The exercise
Can you print every record below exactly as written?

Extracted entries
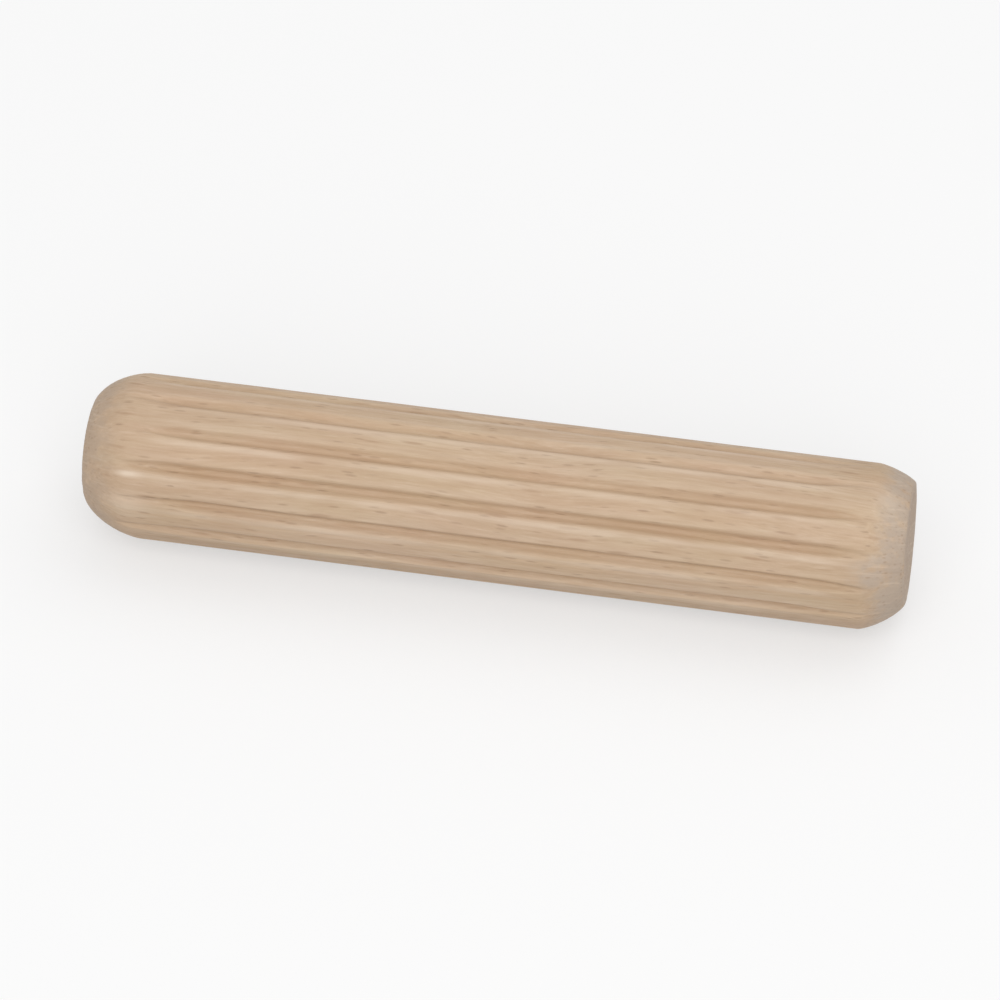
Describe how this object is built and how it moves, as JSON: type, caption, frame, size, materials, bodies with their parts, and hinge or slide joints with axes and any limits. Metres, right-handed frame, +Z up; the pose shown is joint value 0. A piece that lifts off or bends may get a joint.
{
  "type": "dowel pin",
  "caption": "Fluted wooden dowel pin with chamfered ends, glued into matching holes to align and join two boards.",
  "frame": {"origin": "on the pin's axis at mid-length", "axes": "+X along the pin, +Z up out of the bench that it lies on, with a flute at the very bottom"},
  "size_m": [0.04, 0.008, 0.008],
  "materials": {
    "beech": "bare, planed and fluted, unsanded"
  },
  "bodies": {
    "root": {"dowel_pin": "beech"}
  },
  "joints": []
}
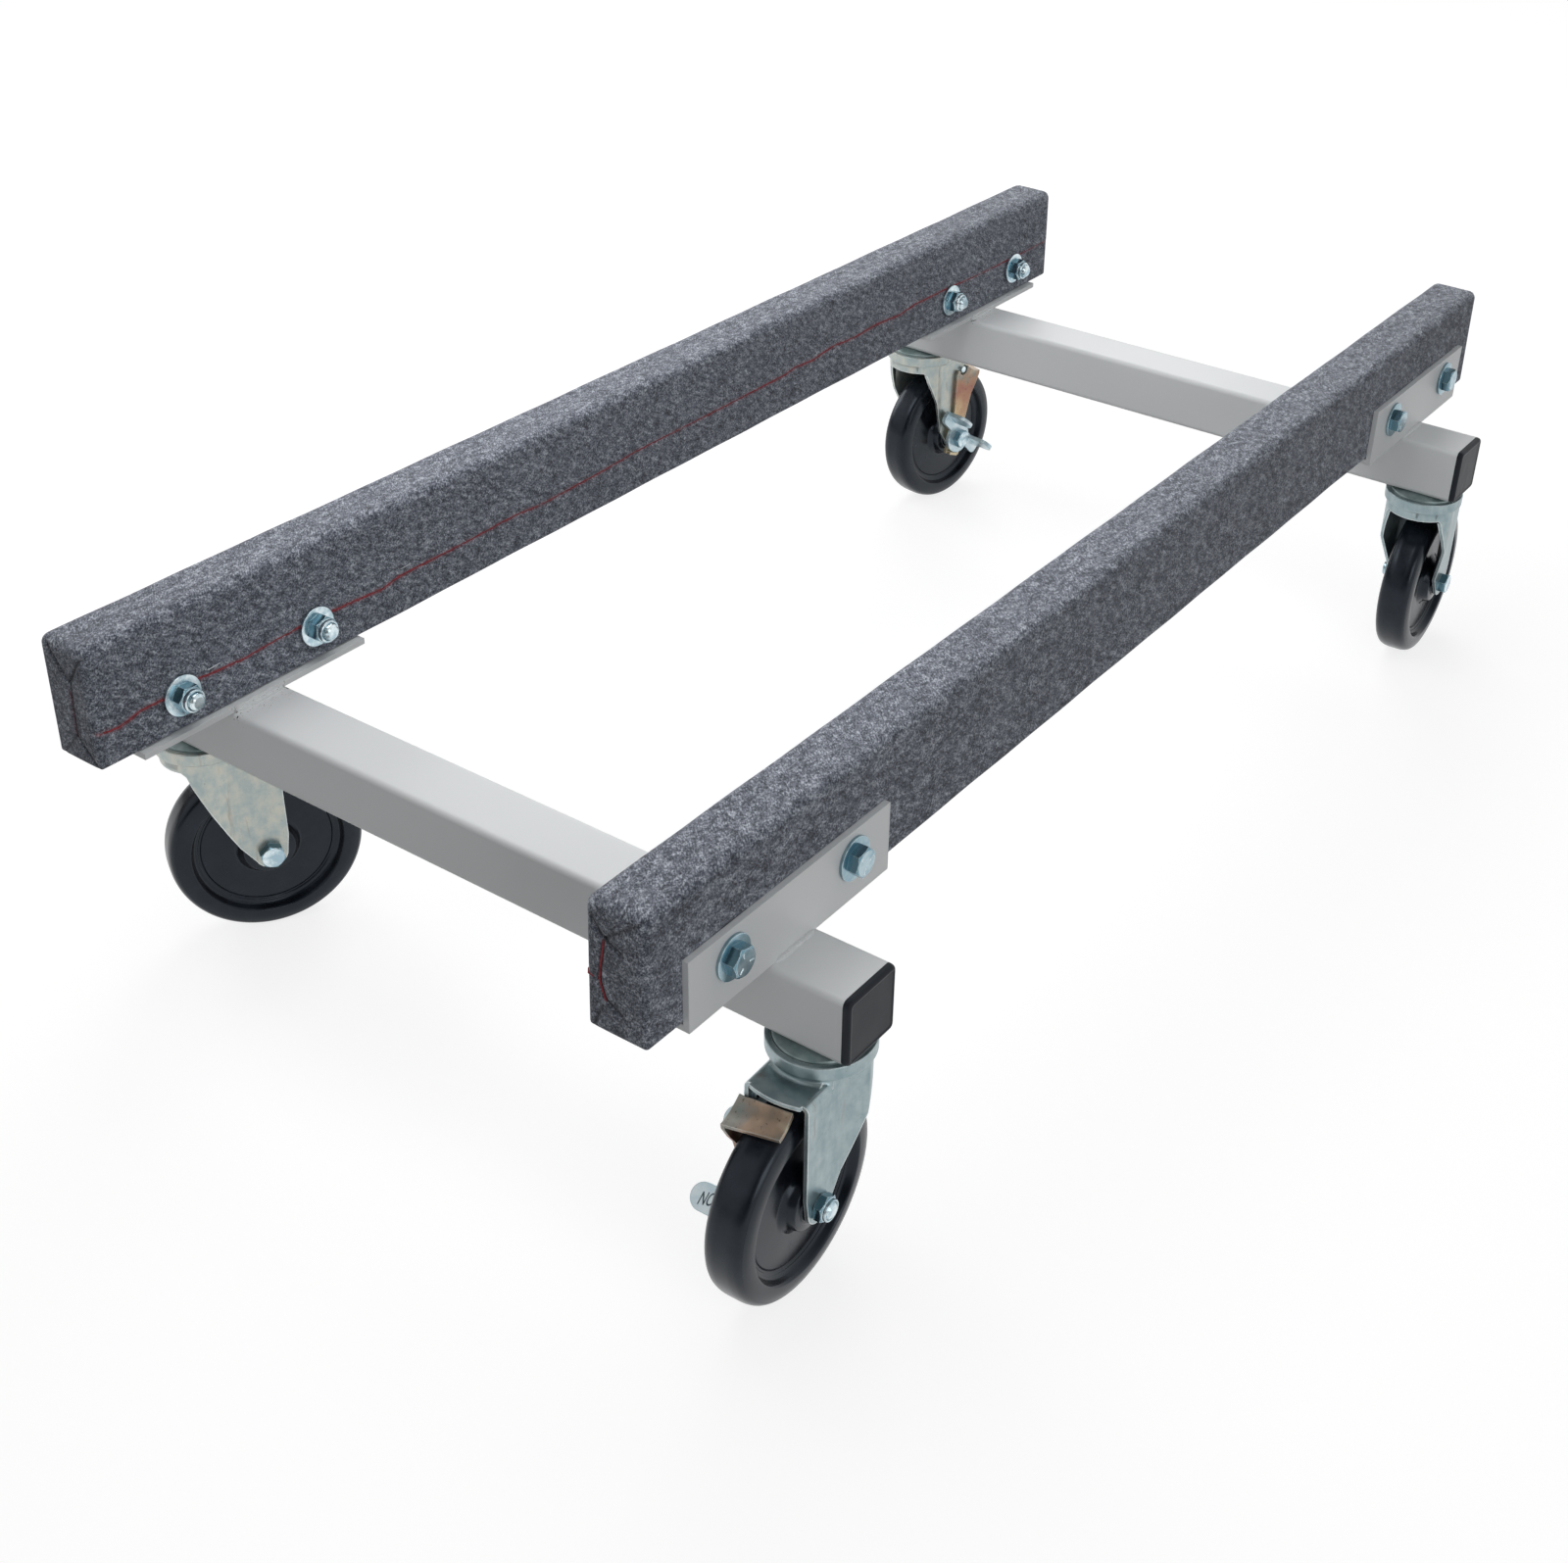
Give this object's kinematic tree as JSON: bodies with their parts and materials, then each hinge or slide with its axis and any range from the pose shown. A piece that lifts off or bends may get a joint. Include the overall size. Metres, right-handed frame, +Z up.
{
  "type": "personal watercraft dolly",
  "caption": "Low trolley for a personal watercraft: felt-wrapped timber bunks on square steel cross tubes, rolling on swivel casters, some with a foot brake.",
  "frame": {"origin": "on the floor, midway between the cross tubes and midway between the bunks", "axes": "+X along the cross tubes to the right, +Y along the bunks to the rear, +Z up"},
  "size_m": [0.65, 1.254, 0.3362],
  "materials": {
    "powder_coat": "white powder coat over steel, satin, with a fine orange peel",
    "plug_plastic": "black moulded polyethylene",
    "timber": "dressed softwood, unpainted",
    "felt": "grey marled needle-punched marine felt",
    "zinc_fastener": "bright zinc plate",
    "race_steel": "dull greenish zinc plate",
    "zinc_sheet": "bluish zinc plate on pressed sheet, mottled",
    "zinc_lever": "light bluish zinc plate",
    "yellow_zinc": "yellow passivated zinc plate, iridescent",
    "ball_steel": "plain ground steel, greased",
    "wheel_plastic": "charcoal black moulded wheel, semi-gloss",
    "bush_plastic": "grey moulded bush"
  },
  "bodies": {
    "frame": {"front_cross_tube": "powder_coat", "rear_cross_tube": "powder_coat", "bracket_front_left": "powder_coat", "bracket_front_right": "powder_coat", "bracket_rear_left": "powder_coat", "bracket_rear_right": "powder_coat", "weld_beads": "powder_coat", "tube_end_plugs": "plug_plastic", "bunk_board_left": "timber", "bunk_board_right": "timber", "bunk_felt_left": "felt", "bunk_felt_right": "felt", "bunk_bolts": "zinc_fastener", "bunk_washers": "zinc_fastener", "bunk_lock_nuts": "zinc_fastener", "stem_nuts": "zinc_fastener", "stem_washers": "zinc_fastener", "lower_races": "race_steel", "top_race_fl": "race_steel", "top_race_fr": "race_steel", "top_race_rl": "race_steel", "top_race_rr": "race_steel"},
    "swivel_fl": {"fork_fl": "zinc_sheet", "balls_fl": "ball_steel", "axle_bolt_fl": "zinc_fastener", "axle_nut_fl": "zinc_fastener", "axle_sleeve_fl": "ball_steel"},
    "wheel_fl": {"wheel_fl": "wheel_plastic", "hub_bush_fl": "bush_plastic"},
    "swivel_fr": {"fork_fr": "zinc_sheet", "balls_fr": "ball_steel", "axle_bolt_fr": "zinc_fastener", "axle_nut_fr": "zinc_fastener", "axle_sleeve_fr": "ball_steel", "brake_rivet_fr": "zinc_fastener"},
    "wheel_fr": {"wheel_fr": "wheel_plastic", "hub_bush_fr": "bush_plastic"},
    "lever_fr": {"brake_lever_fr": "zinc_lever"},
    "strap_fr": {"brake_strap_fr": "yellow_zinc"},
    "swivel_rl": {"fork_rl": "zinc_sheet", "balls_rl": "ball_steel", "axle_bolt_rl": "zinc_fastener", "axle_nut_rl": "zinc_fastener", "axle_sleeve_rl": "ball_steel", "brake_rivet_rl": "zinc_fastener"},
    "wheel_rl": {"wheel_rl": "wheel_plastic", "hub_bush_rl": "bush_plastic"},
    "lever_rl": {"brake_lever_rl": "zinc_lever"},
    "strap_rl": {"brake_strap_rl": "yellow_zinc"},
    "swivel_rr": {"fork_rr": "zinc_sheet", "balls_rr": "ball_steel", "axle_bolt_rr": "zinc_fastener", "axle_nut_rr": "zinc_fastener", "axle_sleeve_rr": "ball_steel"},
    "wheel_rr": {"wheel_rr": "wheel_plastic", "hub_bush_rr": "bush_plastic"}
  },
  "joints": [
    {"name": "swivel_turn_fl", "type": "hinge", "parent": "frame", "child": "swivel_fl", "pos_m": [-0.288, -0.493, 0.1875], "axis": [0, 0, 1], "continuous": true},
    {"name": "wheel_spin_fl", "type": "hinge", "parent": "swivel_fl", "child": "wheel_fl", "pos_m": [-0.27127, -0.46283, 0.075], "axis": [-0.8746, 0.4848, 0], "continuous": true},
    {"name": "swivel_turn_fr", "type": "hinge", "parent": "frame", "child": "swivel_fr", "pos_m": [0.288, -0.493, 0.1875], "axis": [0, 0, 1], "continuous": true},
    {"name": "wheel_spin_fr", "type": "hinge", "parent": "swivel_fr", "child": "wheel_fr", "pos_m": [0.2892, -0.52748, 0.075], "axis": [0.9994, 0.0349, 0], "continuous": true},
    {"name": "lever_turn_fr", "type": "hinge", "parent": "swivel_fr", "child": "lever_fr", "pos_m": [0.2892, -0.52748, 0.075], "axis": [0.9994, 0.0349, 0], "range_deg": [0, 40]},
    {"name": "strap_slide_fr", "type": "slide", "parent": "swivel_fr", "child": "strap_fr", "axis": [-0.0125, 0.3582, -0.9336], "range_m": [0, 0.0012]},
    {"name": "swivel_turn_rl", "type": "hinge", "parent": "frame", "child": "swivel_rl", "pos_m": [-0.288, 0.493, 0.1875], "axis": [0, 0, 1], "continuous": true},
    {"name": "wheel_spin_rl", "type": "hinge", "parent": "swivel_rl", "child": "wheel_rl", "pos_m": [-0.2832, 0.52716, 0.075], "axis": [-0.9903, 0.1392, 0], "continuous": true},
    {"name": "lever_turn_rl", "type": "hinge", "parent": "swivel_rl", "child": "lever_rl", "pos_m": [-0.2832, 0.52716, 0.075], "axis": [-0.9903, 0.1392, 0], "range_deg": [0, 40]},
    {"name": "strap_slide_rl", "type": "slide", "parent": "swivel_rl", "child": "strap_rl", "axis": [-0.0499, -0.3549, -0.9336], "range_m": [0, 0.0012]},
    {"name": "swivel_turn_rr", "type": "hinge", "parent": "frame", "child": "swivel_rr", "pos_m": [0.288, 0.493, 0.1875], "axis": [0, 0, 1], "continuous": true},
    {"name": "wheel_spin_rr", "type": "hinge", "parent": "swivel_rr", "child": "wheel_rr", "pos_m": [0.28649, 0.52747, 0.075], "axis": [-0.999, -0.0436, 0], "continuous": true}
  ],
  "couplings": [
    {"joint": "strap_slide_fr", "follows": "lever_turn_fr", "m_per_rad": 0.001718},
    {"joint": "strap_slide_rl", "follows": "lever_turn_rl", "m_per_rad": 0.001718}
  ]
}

Task result
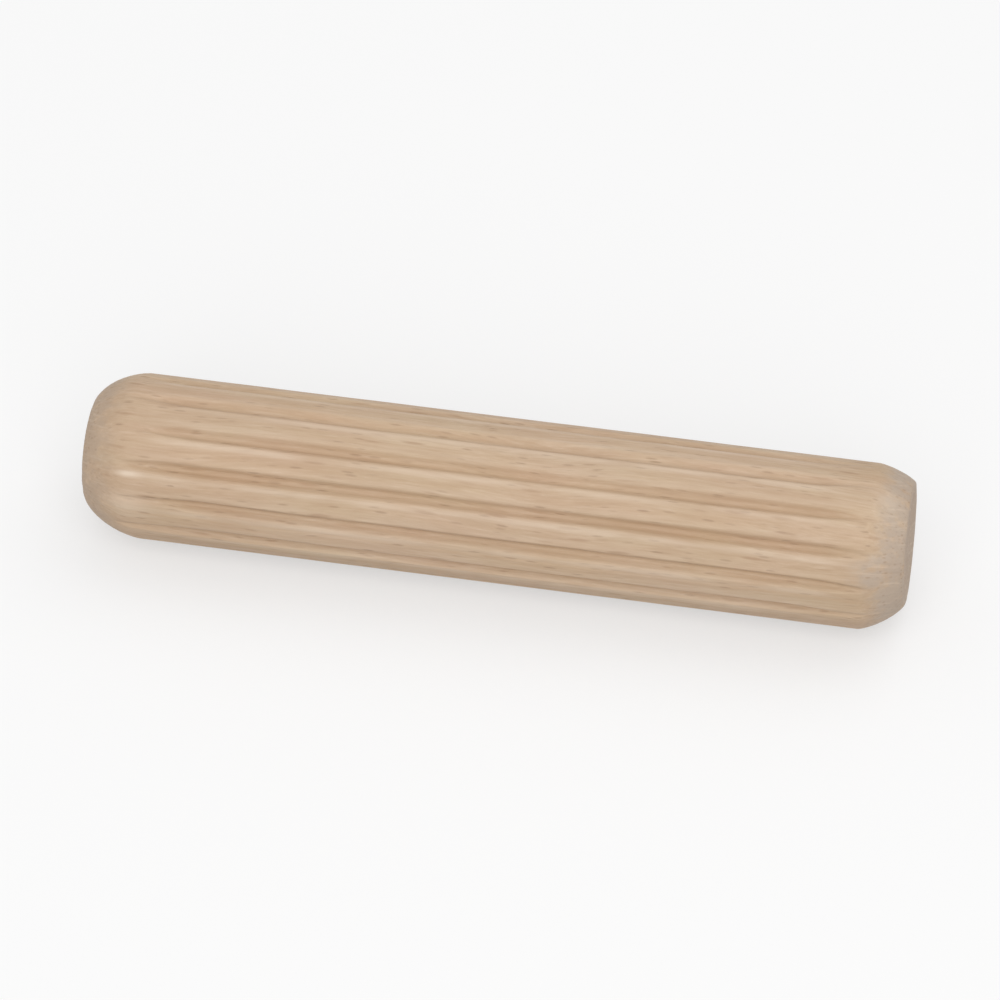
Describe how this object is built and how it moves, as JSON: type, caption, frame, size, materials, bodies with their parts, and hinge or slide joints with axes and any limits. Metres, right-handed frame, +Z up; the pose shown is joint value 0. A piece that lifts off or bends may get a joint.
{
  "type": "dowel pin",
  "caption": "Fluted wooden dowel pin with chamfered ends, glued into matching holes to align and join two boards.",
  "frame": {"origin": "on the pin's axis at mid-length", "axes": "+X along the pin, +Z up out of the bench that it lies on, with a flute at the very bottom"},
  "size_m": [0.04, 0.008, 0.008],
  "materials": {
    "beech": "bare, planed and fluted, unsanded"
  },
  "bodies": {
    "root": {"dowel_pin": "beech"}
  },
  "joints": []
}
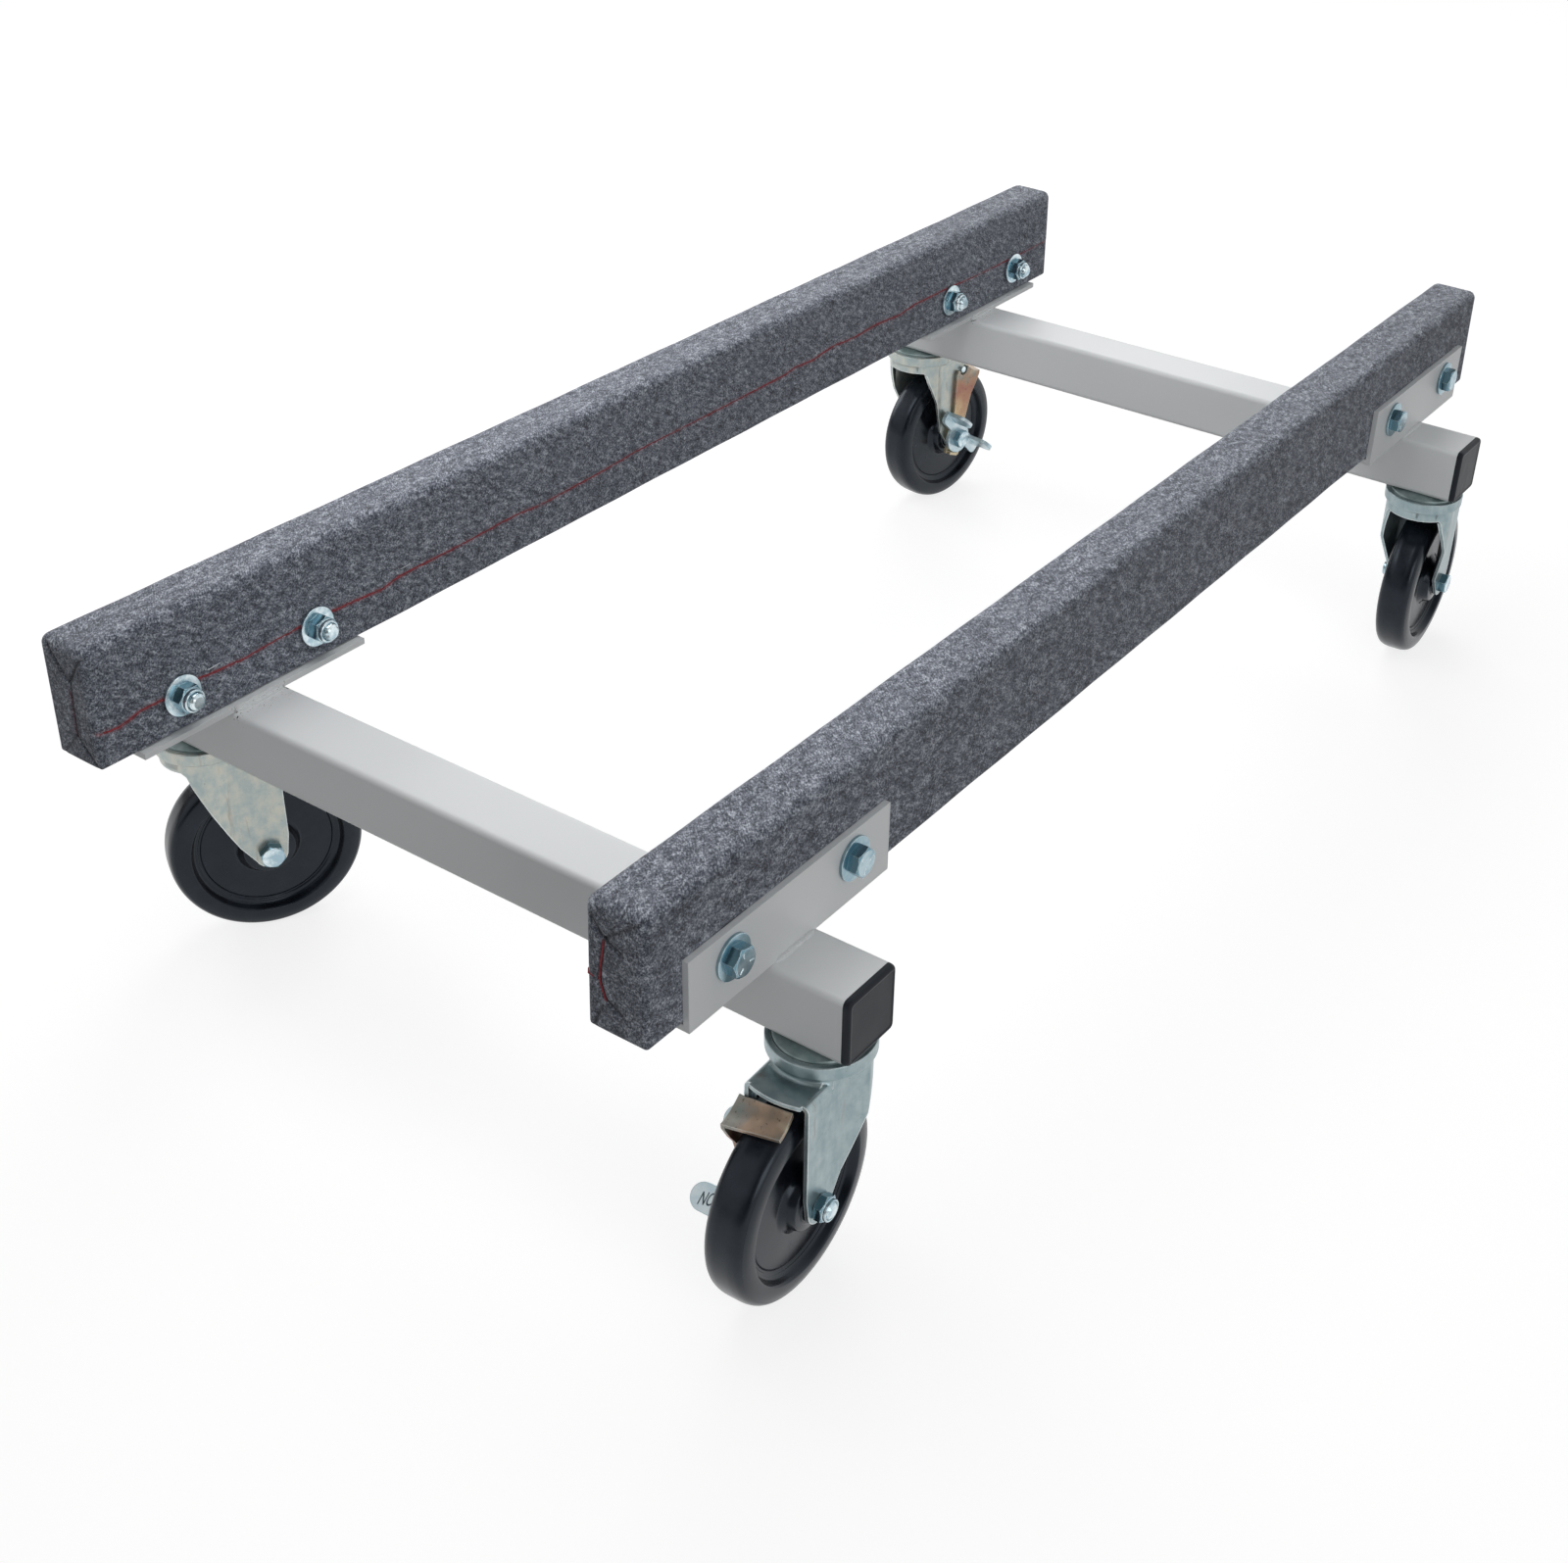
Give this object's kinematic tree as JSON: bodies with their parts and materials, then each hinge or slide with its axis and any range from the pose shown. A piece that lifts off or bends may get a joint. Include the overall size. Metres, right-handed frame, +Z up.
{
  "type": "personal watercraft dolly",
  "caption": "Low trolley for a personal watercraft: felt-wrapped timber bunks on square steel cross tubes, rolling on swivel casters, some with a foot brake.",
  "frame": {"origin": "on the floor, midway between the cross tubes and midway between the bunks", "axes": "+X along the cross tubes to the right, +Y along the bunks to the rear, +Z up"},
  "size_m": [0.65, 1.254, 0.3362],
  "materials": {
    "powder_coat": "white powder coat over steel, satin, with a fine orange peel",
    "plug_plastic": "black moulded polyethylene",
    "timber": "dressed softwood, unpainted",
    "felt": "grey marled needle-punched marine felt",
    "zinc_fastener": "bright zinc plate",
    "race_steel": "dull greenish zinc plate",
    "zinc_sheet": "bluish zinc plate on pressed sheet, mottled",
    "zinc_lever": "light bluish zinc plate",
    "yellow_zinc": "yellow passivated zinc plate, iridescent",
    "ball_steel": "plain ground steel, greased",
    "wheel_plastic": "charcoal black moulded wheel, semi-gloss",
    "bush_plastic": "grey moulded bush"
  },
  "bodies": {
    "frame": {"front_cross_tube": "powder_coat", "rear_cross_tube": "powder_coat", "bracket_front_left": "powder_coat", "bracket_front_right": "powder_coat", "bracket_rear_left": "powder_coat", "bracket_rear_right": "powder_coat", "weld_beads": "powder_coat", "tube_end_plugs": "plug_plastic", "bunk_board_left": "timber", "bunk_board_right": "timber", "bunk_felt_left": "felt", "bunk_felt_right": "felt", "bunk_bolts": "zinc_fastener", "bunk_washers": "zinc_fastener", "bunk_lock_nuts": "zinc_fastener", "stem_nuts": "zinc_fastener", "stem_washers": "zinc_fastener", "lower_races": "race_steel", "top_race_fl": "race_steel", "top_race_fr": "race_steel", "top_race_rl": "race_steel", "top_race_rr": "race_steel"},
    "swivel_fl": {"fork_fl": "zinc_sheet", "balls_fl": "ball_steel", "axle_bolt_fl": "zinc_fastener", "axle_nut_fl": "zinc_fastener", "axle_sleeve_fl": "ball_steel"},
    "wheel_fl": {"wheel_fl": "wheel_plastic", "hub_bush_fl": "bush_plastic"},
    "swivel_fr": {"fork_fr": "zinc_sheet", "balls_fr": "ball_steel", "axle_bolt_fr": "zinc_fastener", "axle_nut_fr": "zinc_fastener", "axle_sleeve_fr": "ball_steel", "brake_rivet_fr": "zinc_fastener"},
    "wheel_fr": {"wheel_fr": "wheel_plastic", "hub_bush_fr": "bush_plastic"},
    "lever_fr": {"brake_lever_fr": "zinc_lever"},
    "strap_fr": {"brake_strap_fr": "yellow_zinc"},
    "swivel_rl": {"fork_rl": "zinc_sheet", "balls_rl": "ball_steel", "axle_bolt_rl": "zinc_fastener", "axle_nut_rl": "zinc_fastener", "axle_sleeve_rl": "ball_steel", "brake_rivet_rl": "zinc_fastener"},
    "wheel_rl": {"wheel_rl": "wheel_plastic", "hub_bush_rl": "bush_plastic"},
    "lever_rl": {"brake_lever_rl": "zinc_lever"},
    "strap_rl": {"brake_strap_rl": "yellow_zinc"},
    "swivel_rr": {"fork_rr": "zinc_sheet", "balls_rr": "ball_steel", "axle_bolt_rr": "zinc_fastener", "axle_nut_rr": "zinc_fastener", "axle_sleeve_rr": "ball_steel"},
    "wheel_rr": {"wheel_rr": "wheel_plastic", "hub_bush_rr": "bush_plastic"}
  },
  "joints": [
    {"name": "swivel_turn_fl", "type": "hinge", "parent": "frame", "child": "swivel_fl", "pos_m": [-0.288, -0.493, 0.1875], "axis": [0, 0, 1], "continuous": true},
    {"name": "wheel_spin_fl", "type": "hinge", "parent": "swivel_fl", "child": "wheel_fl", "pos_m": [-0.27127, -0.46283, 0.075], "axis": [-0.8746, 0.4848, 0], "continuous": true},
    {"name": "swivel_turn_fr", "type": "hinge", "parent": "frame", "child": "swivel_fr", "pos_m": [0.288, -0.493, 0.1875], "axis": [0, 0, 1], "continuous": true},
    {"name": "wheel_spin_fr", "type": "hinge", "parent": "swivel_fr", "child": "wheel_fr", "pos_m": [0.2892, -0.52748, 0.075], "axis": [0.9994, 0.0349, 0], "continuous": true},
    {"name": "lever_turn_fr", "type": "hinge", "parent": "swivel_fr", "child": "lever_fr", "pos_m": [0.2892, -0.52748, 0.075], "axis": [0.9994, 0.0349, 0], "range_deg": [0, 40]},
    {"name": "strap_slide_fr", "type": "slide", "parent": "swivel_fr", "child": "strap_fr", "axis": [-0.0125, 0.3582, -0.9336], "range_m": [0, 0.0012]},
    {"name": "swivel_turn_rl", "type": "hinge", "parent": "frame", "child": "swivel_rl", "pos_m": [-0.288, 0.493, 0.1875], "axis": [0, 0, 1], "continuous": true},
    {"name": "wheel_spin_rl", "type": "hinge", "parent": "swivel_rl", "child": "wheel_rl", "pos_m": [-0.2832, 0.52716, 0.075], "axis": [-0.9903, 0.1392, 0], "continuous": true},
    {"name": "lever_turn_rl", "type": "hinge", "parent": "swivel_rl", "child": "lever_rl", "pos_m": [-0.2832, 0.52716, 0.075], "axis": [-0.9903, 0.1392, 0], "range_deg": [0, 40]},
    {"name": "strap_slide_rl", "type": "slide", "parent": "swivel_rl", "child": "strap_rl", "axis": [-0.0499, -0.3549, -0.9336], "range_m": [0, 0.0012]},
    {"name": "swivel_turn_rr", "type": "hinge", "parent": "frame", "child": "swivel_rr", "pos_m": [0.288, 0.493, 0.1875], "axis": [0, 0, 1], "continuous": true},
    {"name": "wheel_spin_rr", "type": "hinge", "parent": "swivel_rr", "child": "wheel_rr", "pos_m": [0.28649, 0.52747, 0.075], "axis": [-0.999, -0.0436, 0], "continuous": true}
  ],
  "couplings": [
    {"joint": "strap_slide_fr", "follows": "lever_turn_fr", "m_per_rad": 0.001718},
    {"joint": "strap_slide_rl", "follows": "lever_turn_rl", "m_per_rad": 0.001718}
  ]
}